__Aim__
Write each line out again exactly as written.

##### Data block

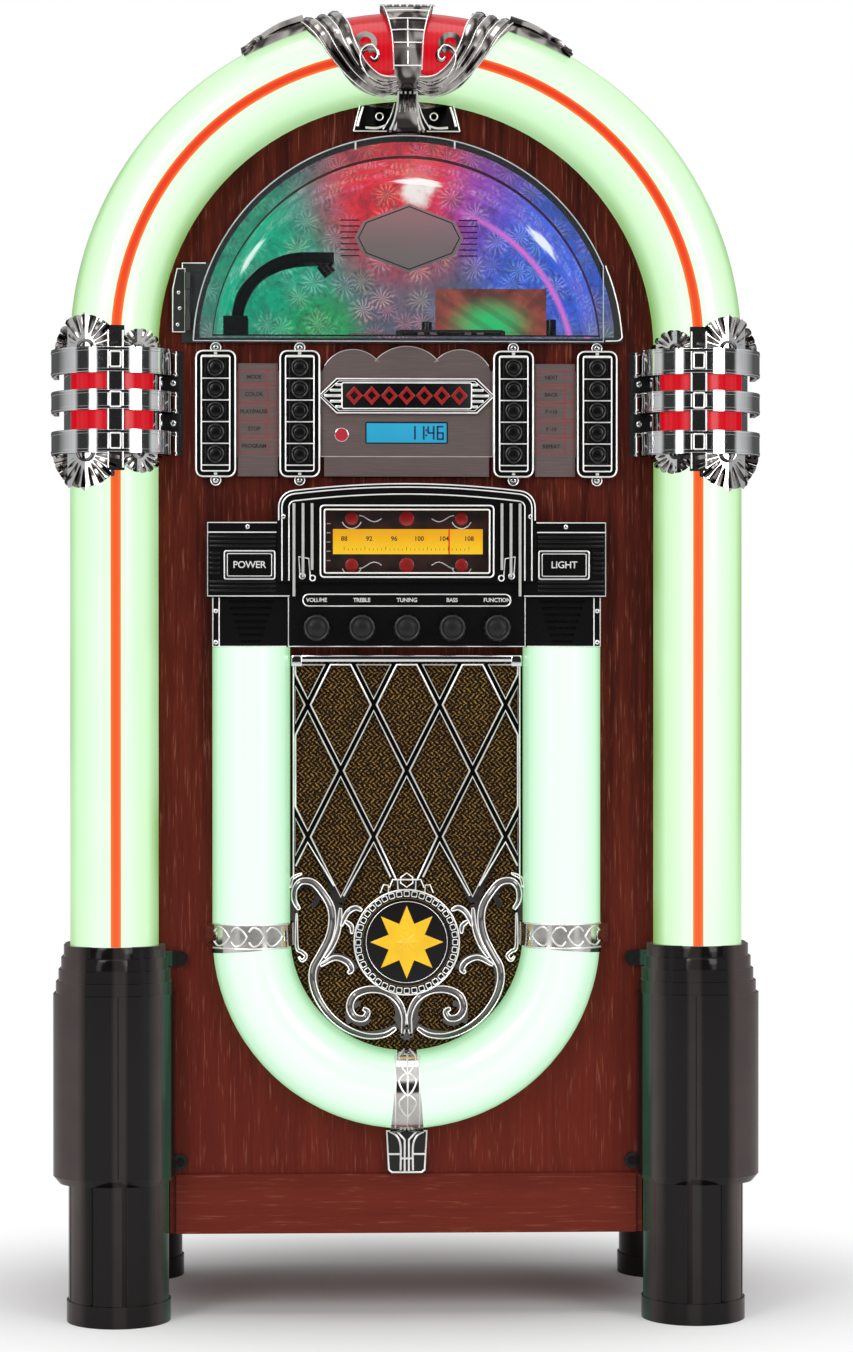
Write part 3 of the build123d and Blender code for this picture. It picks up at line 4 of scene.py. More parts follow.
import bpy
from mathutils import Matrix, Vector


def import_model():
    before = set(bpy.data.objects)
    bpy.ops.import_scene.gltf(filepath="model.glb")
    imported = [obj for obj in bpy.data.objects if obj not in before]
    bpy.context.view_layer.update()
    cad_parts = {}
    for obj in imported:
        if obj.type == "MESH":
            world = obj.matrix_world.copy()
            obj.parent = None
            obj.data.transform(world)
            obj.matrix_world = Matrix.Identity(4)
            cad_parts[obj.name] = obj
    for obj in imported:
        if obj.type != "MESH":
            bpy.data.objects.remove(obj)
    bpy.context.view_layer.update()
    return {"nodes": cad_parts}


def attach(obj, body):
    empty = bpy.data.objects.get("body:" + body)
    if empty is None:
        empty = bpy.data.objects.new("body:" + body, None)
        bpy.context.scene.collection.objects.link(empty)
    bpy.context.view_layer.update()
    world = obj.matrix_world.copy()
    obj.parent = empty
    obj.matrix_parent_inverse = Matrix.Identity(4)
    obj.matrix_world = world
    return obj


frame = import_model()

# One millimetre in Blender's metres, and the places that several pieces share, in millimetres
MM = 0.001
ARCH_Z = 775.0
TUBE_X = 233.5
TUBE_Y = -103.0
TUBE_RADIUS = 35.0
U_X = 124.3
U_Y = -101.0
U_Z = 307.0
U_GLOW = 31.0
STRIP_RADIUS = 230.0


# Node wiring

class Value:
    """One socket of a finish. Sums on it add Math nodes."""

    def __init__(self, finish, socket):
        self.finish = finish
        self.socket = socket

    def math(self, operation, *others):
        return self.finish.node("ShaderNodeMath", {"operation": operation}, dict(enumerate((self, *others))))

    __add__ = __radd__ = partialmethod(math, "ADD")
    __sub__ = partialmethod(math, "SUBTRACT")
    __mul__ = partialmethod(math, "MULTIPLY")
    __truediv__ = partialmethod(math, "DIVIDE")
    __pow__ = partialmethod(math, "POWER")
    __neg__ = partialmethod(math, "MULTIPLY", -1.0)
    __gt__ = partialmethod(math, "GREATER_THAN")
    __lt__ = partialmethod(math, "LESS_THAN")
    size = partialmethod(math, "ABSOLUTE")
    root = partialmethod(math, "SQRT")
    floor = partialmethod(math, "FLOOR")
    at_least = partialmethod(math, "MAXIMUM")
    at_most = partialmethod(math, "MINIMUM")
    wrap = partialmethod(math, "FLOORED_MODULO")

    def __rsub__(self, other):
        return -self + other

    def wave(self):
        """A sine between 0 and 1."""
        return self.math("SINE") * 0.5 + 0.5

    def rise(self, low, high):
        """0 below low, 1 above high, and smooth between them."""
        return self.finish.node("ShaderNodeMapRange", {"interpolation_type": "SMOOTHSTEP"},
                                {"Value": self, "From Min": low, "From Max": high})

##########

__Written solution__
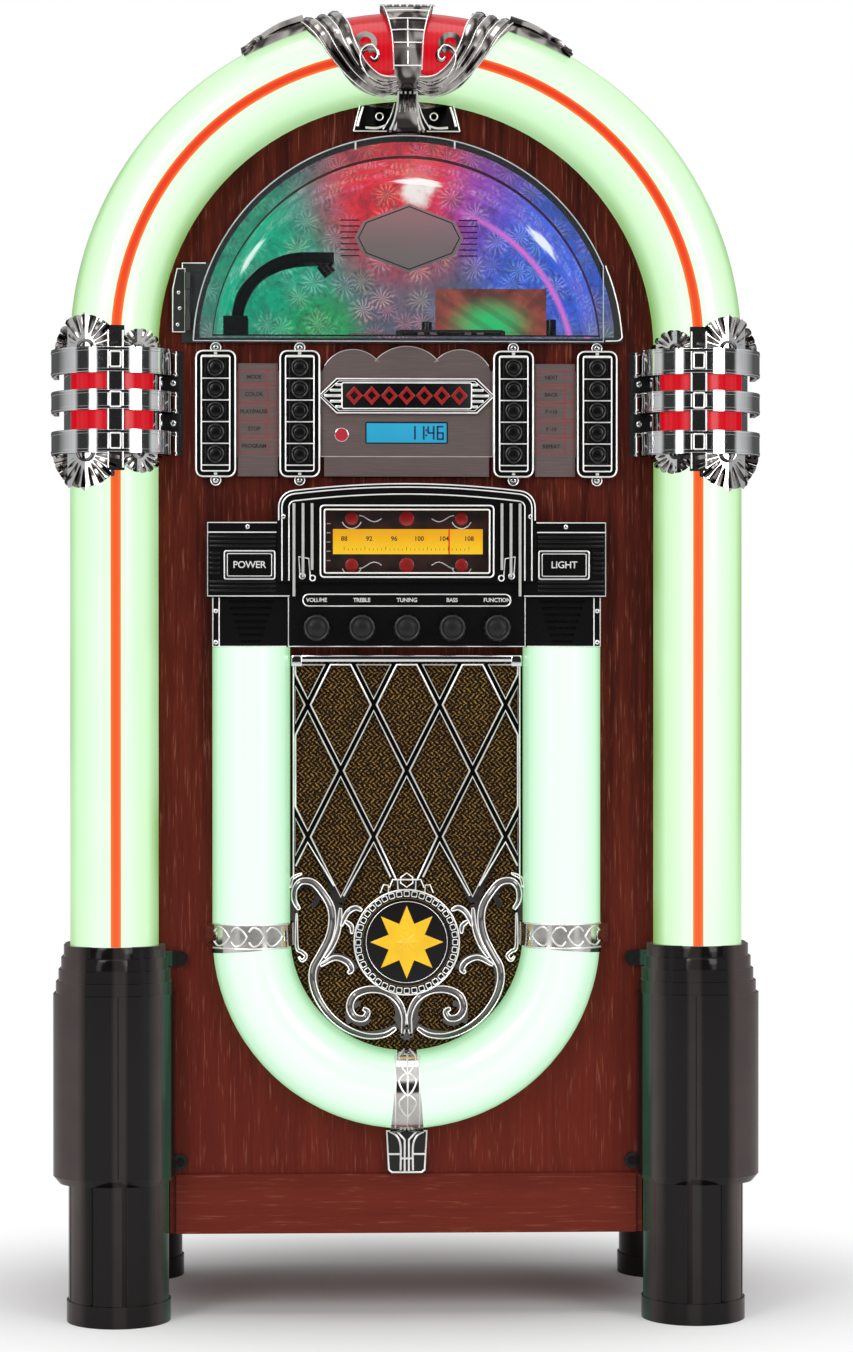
Write part 3 of the build123d and Blender code for this picture. It picks up at line 4 of scene.py. More parts follow.
import bpy
from mathutils import Matrix, Vector


def import_model():
    before = set(bpy.data.objects)
    bpy.ops.import_scene.gltf(filepath="model.glb")
    imported = [obj for obj in bpy.data.objects if obj not in before]
    bpy.context.view_layer.update()
    cad_parts = {}
    for obj in imported:
        if obj.type == "MESH":
            world = obj.matrix_world.copy()
            obj.parent = None
            obj.data.transform(world)
            obj.matrix_world = Matrix.Identity(4)
            cad_parts[obj.name] = obj
    for obj in imported:
        if obj.type != "MESH":
            bpy.data.objects.remove(obj)
    bpy.context.view_layer.update()
    return {"nodes": cad_parts}


def attach(obj, body):
    empty = bpy.data.objects.get("body:" + body)
    if empty is None:
        empty = bpy.data.objects.new("body:" + body, None)
        bpy.context.scene.collection.objects.link(empty)
    bpy.context.view_layer.update()
    world = obj.matrix_world.copy()
    obj.parent = empty
    obj.matrix_parent_inverse = Matrix.Identity(4)
    obj.matrix_world = world
    return obj


frame = import_model()

# One millimetre in Blender's metres, and the places that several pieces share, in millimetres
MM = 0.001
ARCH_Z = 775.0
TUBE_X = 233.5
TUBE_Y = -103.0
TUBE_RADIUS = 35.0
U_X = 124.3
U_Y = -101.0
U_Z = 307.0
U_GLOW = 31.0
STRIP_RADIUS = 230.0


# Node wiring

class Value:
    """One socket of a finish. Sums on it add Math nodes."""

    def __init__(self, finish, socket):
        self.finish = finish
        self.socket = socket

    def math(self, operation, *others):
        return self.finish.node("ShaderNodeMath", {"operation": operation}, dict(enumerate((self, *others))))

    __add__ = __radd__ = partialmethod(math, "ADD")
    __sub__ = partialmethod(math, "SUBTRACT")
    __mul__ = partialmethod(math, "MULTIPLY")
    __truediv__ = partialmethod(math, "DIVIDE")
    __pow__ = partialmethod(math, "POWER")
    __neg__ = partialmethod(math, "MULTIPLY", -1.0)
    __gt__ = partialmethod(math, "GREATER_THAN")
    __lt__ = partialmethod(math, "LESS_THAN")
    size = partialmethod(math, "ABSOLUTE")
    root = partialmethod(math, "SQRT")
    floor = partialmethod(math, "FLOOR")
    at_least = partialmethod(math, "MAXIMUM")
    at_most = partialmethod(math, "MINIMUM")
    wrap = partialmethod(math, "FLOORED_MODULO")

    def __rsub__(self, other):
        return -self + other

    def wave(self):
        """A sine between 0 and 1."""
        return self.math("SINE") * 0.5 + 0.5

    def rise(self, low, high):
        """0 below low, 1 above high, and smooth between them."""
        return self.finish.node("ShaderNodeMapRange", {"interpolation_type": "SMOOTHSTEP"},
                                {"Value": self, "From Min": low, "From Max": high})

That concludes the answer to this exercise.